Manga Worth Reading: Sailor Moon

Sailor Moon (美少女戦士セーラームーン) is a 18 volume magical girl series by Naoko Takeuchi originally published from 1991-1997 in Japan, later released as a 12 volume special edition and then again in a large format “Eternal” edition for the 25th anniversary. All three versions are available in the US, the original done by Tokyopop and the other two by Kodansha, as well as the original two volume Sailor V that its technically a spin off from.

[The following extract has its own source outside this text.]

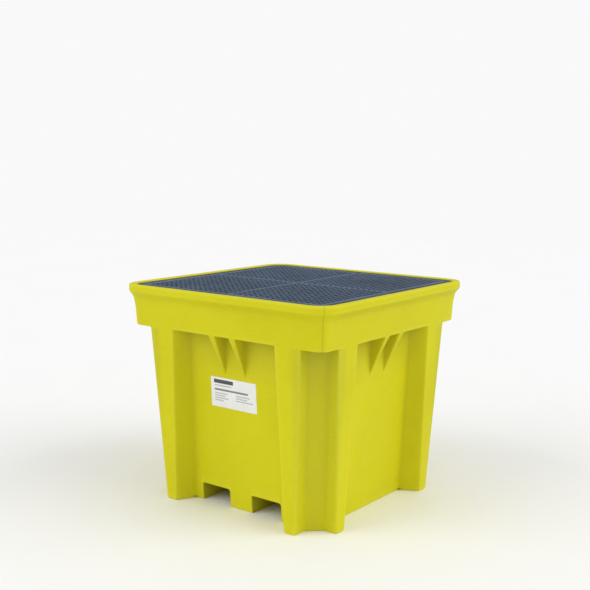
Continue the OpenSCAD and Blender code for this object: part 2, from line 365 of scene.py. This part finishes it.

Usagi Tsukino is a clumsy middle school girl who one day happens upon a cat with a strange mark on its head which starts talking and saying Usagi is a reincarnation of a moon princess who needs to stop an evil power from resurrecting. But you already knew that, didn’t you, this is freaking Sailor Moon for petes sake, if you have any familiarity with anime you know the premise and its not like the manga isn’t secretly some kind of horror story.

Wait, what?


To start with the biggest distinction the manga has going for it, it has absolutely gorgeous artwork. Takeuchi draws everyone in a distinctively feminine style which works in a very fine line for depicting both the girls just as well as the more monstrous or action pieces. The artbooks alone are worth gushing over, seriously just go run “Sailor Moon manga” through Google images and look at the colored pages.

So pretty

Storywise you have a series which is considered a classic for a reason- there’s a story of empowerment which can be related to no matter your age or gender with such a large diverse cast of characters there’s someone you see yourself in whether its the tomboy Makoto or the klutzy Minako or the maternal Setsuna1.


Theres a message of acceptance which is somewhat shocking for its time and is sadly still relevant to today. Uranus and Neptune are lesbian lovers (despite what early translation efforts would claim) and the Starlights are trans (kinda? In a way? Thats the easiest way to describe them), both facts which no one ever calls attention to or questions, they just take it as straight fact that of course a group of guys would transform into girls when they become Sailor Senshi.


If youre familiar with the anime this is going to shock you, the manga is briskly paced. Theres no monster of the week stuff here as almost every chapter sees a villain being defeated which sadly causes some of the storylines to not breathe as much as they should. A little more development, especially of the villains, would help greatly.


So… anime?

I mean, duh. Theres the original 200 episode series from the 90s, now finally completely available in the US as of last year. Its ok though you’ll find it tones down a lot of the more striking story elements.

Pictured: a scene which the anime wouldn’t touch with a 10-ft pole

In 2014 they tried releasing a new version called Crystal which was supposed to stick closer to the manga version and I cannot stress enough how much of a failure it is.


Weeb Level: 3/10- this is one of two series which established the tropes of the whole magical girl genre so you don’t need to be familiar with them too much.

Fanservice: 2/10- There’s a fair bit of near nudity though nothing too sexualized considering the possibilities.

Even the swimsuit shots are fairly tame

Quality: 9/10- Its a classic for a reason and never gets old rereading.

Where to get it: The Kodansha versions are readily available in bookstores as well as on Comixology or other online apps. The Tokyopop version is long out of print, but had a weaker translation2 with the Eternal editions being ongoing releases.